For two-and-a-half months, Longshore felt nothing from her chest down. But then she wiggled one of her toes.

Since then, “little by little,” she said, she’s been proving the doctor wrong.

On Sunday, Longshore, 45, completed the 6-kilometer (nearly four miles) walk in the 12th Annual International Discovery Walk Festival.

Accompanied by her son Alex, 9, personal trainer Stefanie Fisher and Stefanie’s daughter, 8-year-old Sarah, Longshore alternated between walking with her crutches and riding in her motorized wheelchair.

Longshore, 45, walked about one-quarter of a mile at a time.

A civil engineer for the city of Vancouver, Longshore said she works out weekly with Fisher, who shows her exercises to test out different muscles. If they find one that responds, Fisher makes her keep going, fatiguing the muscle to make it stronger. Longshore also swims and lifts weights. 
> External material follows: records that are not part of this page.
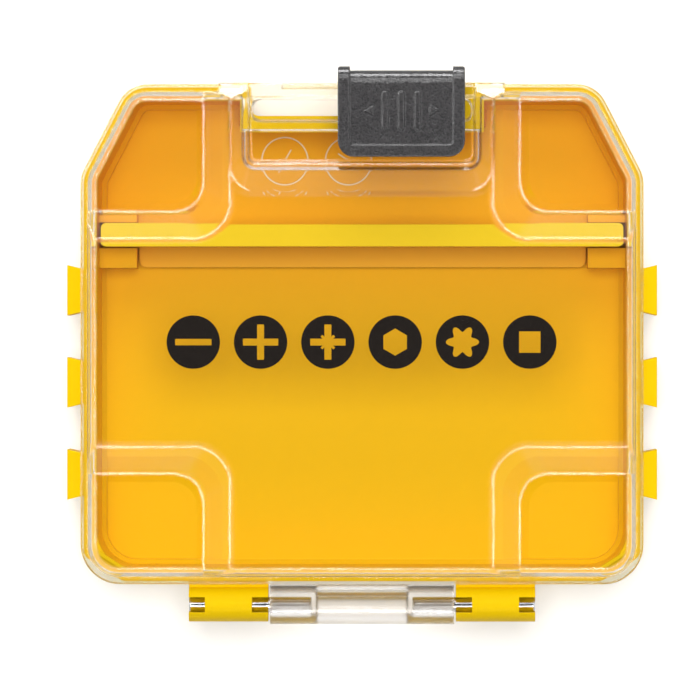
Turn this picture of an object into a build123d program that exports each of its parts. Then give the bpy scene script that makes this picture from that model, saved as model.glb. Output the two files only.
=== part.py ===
"""Small stackable accessory case: a moulded tray, a clear hinged lid, a sliding latch,
two hinge pins and a cross divider that lifts out.

Millimetres, +Z up. The case lies on its base with the lid on top, as it is used. The hinge is
along the rear edge, at -Y, and the latch is on the front edge, at +Y. The pieces are built about
the middle of the rim, and moved at the end so that the origin is under the middle of the box
round the whole case."""

from build123d import *
import os
from math import radians, tan

# Overall case
case_width = 114.6
case_depth = 101.8
case_height = 36.0
parting_height = 21.0
parting_gap = 0.15

# Outline of the rim, seen from above
front_cut_x = 9.6
front_cut_y = 18.7
front_cut_radius = 6.6
lid_rear_radius = 8.2
tray_rear_cut_x = 8.4
tray_rear_cut_y = 5.4
tray_rear_radius = 3.0
cavity_rear_radius = 11.0

# Moulded walls
wall = 1.7
draft_angle = 1.5
lid_draft_angle = 0.5
least_corner_radius = 0.5
tray_rim_inset = 0.6
tray_rim_height = 2.4
tray_rim_overhang = 0.9
tray_edge_bevel = 1.2
floor_thickness = 1.9
floor_corner_bevel = 1.0
lid_flange_height = 2.2
lid_flange_overhang = 1.7
lid_face_inset = 3.3
lid_bevel_height = 1.7
lid_plate = 1.7
lid_inner_bevel = 0.4

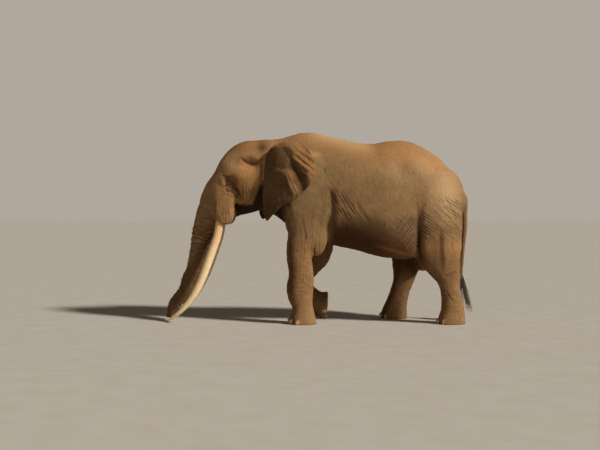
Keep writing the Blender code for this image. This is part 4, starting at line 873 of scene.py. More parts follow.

She’d recently returned from Hawaii, where she went with her two sisters. She was able to put an arm around each sister and walk across the beach to the water so she could snorkel.

“It feels good to get up and move,” she said Sunday at the finish of the walk.

That sentiment was shared by the approximately 2,000 people who signed up for at least one event in the three-day festival, which included longer walks, bike rides and swims at Hough Pool, said Romana Paynter, volunteer coordinator.

“Three days of springtime weather, I think it just brought the community out,” Paynter said Sunday at the Hilton Vancouver Washington, the event’s headquarters. She said 300 children participated in Saturday’s Family Fun Walk, triple the number that walked two years ago.

Hough resident Jake Carse opted to take his children on Sunday’s 6-kilometer route.

“Beats sitting around at home,” Carse said.

He carried daughter Reese, 1, in a backpack and pushed a double stroller occupied by Mae, 3, and Rome, 2.

He said his wife, Heather, was home with baby Irish, a boy born April 17.

“They did great,” he said of his three children, who were treated to popsicles that were being distributed to finishers outside of the Hilton.

He said he received a lot of looks from other walkers impressed by his super-daddy feat, but said the one who does the real work is his wife, who stays at home during the week while he’s at work.

“I’m just getting to do this on the weekend,” he said. “I get the Superman look, but if they only knew.”